Responding to concerns lodged in December by Gov. Spencer Cox, Senate President Stuart Adams, R-Layton, and House Speaker Mike Schultz, R-Hooper, over perceptions of deteriorating conditions on the city’s streets, Mendenhall launched a new 27-point public safety plan in mid-January.
That has put in motion stepped-up enforcement, added police patrols, more dispersals of homeless encampments and a series of targeted drug busts centered on downtown, along the Jordan River and in the Ballpark neighborhood.
It has also sought to place an onus on Salt Lake County and state leaders to address a lack of social services, jail beds and housing options that Mendenhall says are vital to reversing a steady rise in homelessness numbers and recent heightened drug activity.
The 27-point strategy also offers city property for a 1,000-bed shelter that was to be temporary.
GOP leaders on Capitol Hill have responded, in part, by advancing HB465, which, as now written, requires the city to sign an interagency agreement with the Department of Public Safety to allow targeted deployments of Utah Highway Patrol officers in crime hot spots — at the city’s expense.

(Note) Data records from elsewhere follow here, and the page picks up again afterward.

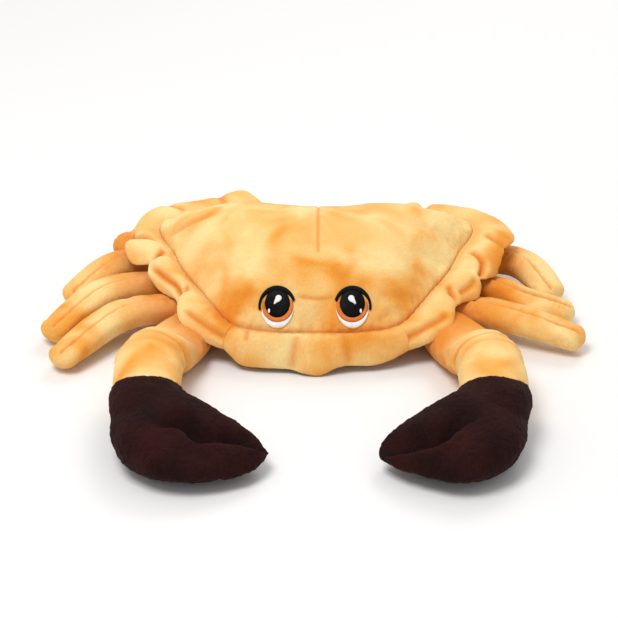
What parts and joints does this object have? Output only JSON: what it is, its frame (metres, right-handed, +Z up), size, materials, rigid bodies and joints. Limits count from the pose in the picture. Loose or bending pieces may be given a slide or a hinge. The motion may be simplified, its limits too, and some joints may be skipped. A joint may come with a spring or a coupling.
{
  "type": "plush crab toy",
  "caption": "Stuffed plush crab with a wavy sewn shell rim, legs, two arms with dark claws and embroidered eyes; lies flat on its belly.",
  "frame": {"origin": "middle of the flat belly, on the surface the toy lies on", "axes": "+Z up; the face and claws look along -Y; +X across the legs"},
  "size_m": [0.3574, 0.3414, 0.07],
  "materials": {
    "plush_yellow": "matte",
    "plush_brown": "matte",
    "thread_black": "satin",
    "thread_orange": "satin",
    "thread_white": "satin"
  },
  "bodies": {
    "root": {"body": "plush_yellow", "rim_front": "plush_yellow", "rim_left": "plush_yellow", "rim_right": "plush_yellow", "leg_left_1": "plush_yellow", "leg_left_2": "plush_yellow", "leg_left_3": "plush_yellow", "leg_left_4": "plush_yellow", "leg_right_1": "plush_yellow", "leg_right_2": "plush_yellow", "leg_right_3": "plush_yellow", "leg_right_4": "plush_yellow", "upper_arm_left": "plush_yellow", "upper_arm_right": "plush_yellow", "forearm_left": "plush_yellow", "forearm_right": "plush_yellow", "claw_left": "plush_brown", "claw_right": "plush_brown", "eye_white_left": "thread_white", "eye_iris_left": "thread_orange", "eye_pupil_left": "thread_black", "eye_lash_left": "thread_black", "eye_glint_left": "thread_white", "eye_dot_left": "thread_white", "eye_white_right": "thread_white", "eye_iris_right": "thread_orange", "eye_pupil_right": "thread_black", "eye_lash_right": "thread_black", "eye_glint_right": "thread_white", "eye_dot_right": "thread_white"}
  },
  "joints": []
}
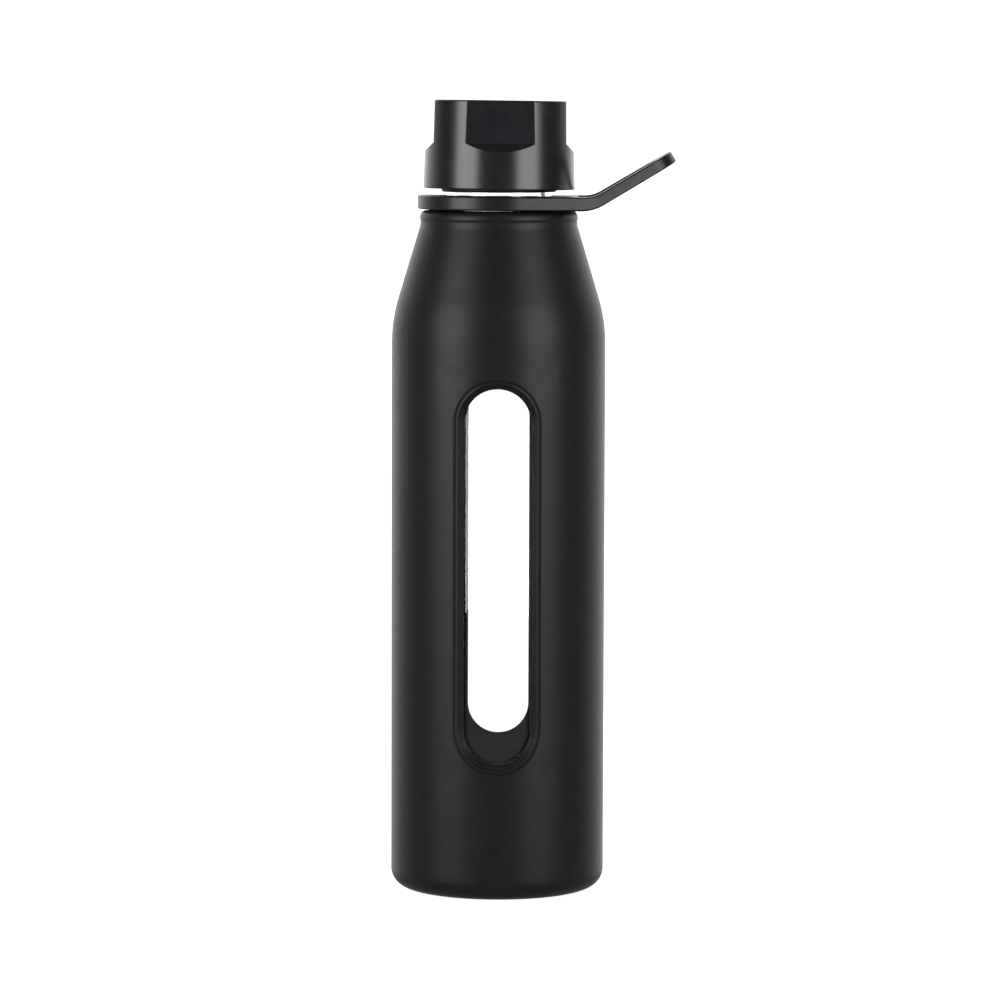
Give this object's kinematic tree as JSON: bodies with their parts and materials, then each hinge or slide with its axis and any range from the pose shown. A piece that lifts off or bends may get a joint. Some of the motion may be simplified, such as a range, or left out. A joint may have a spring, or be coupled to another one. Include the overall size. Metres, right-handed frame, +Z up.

‘Taking’ city land for a new state shelter
(Bethany Baker | The Salt Lake Tribune) People walk through the Utah Capitol in Salt Lake City on Thursday, Feb. 27, 2025.
The bill, sponsored by House Majority Assistant Whip Casey Snider, R-Paradise, originally threatened the city with a loss of funds to ease the impacts of homelessness and gas-tax money to fix city roads if it didn’t play along.
As of late last week, HB465 was stripped of those sanctions, but lawmakers have added the option of using eminent domain, giving the state narrow powers to assume ownership of unincorporated land the city owns for its own public uses. Under the bill’s latest draft, that power would remain in place until July 1, 2026.
Snider told members of the Senate Judiciary, Law Enforcement and Criminal Justice Committee that the land-taking provision targeted the same piece of property the city intended to offer for the state’s temporary use as a homelessness campus.
The city-owned property is now covered by a conservation easement meant to keep it as open space, Snider said. The eminent domain approach was legally necessary to override that, he said, while other land nearby is being considered for open space.
“This isn’t cart blanche,” Snider said of the eminent domain provision. “It’s a collaborative step in the right direction.”
Despite the mayor’s misgivings over eminent domain, her chief of staff, Rachel Otto, told the committee those amendments had moved the city from strongly opposing the bill to supporting it. The envisioned partnership with the Department of Public Safety, Otto said, is key to enacting the mayor’s public safety plan.
The city also favors additional emergency shelter space in the system, Otto said, “and this will help us achieve that.” But the city is also adamant that Utah needs to add housing, more behavioral and mental health services and other resources to help its plan succeed.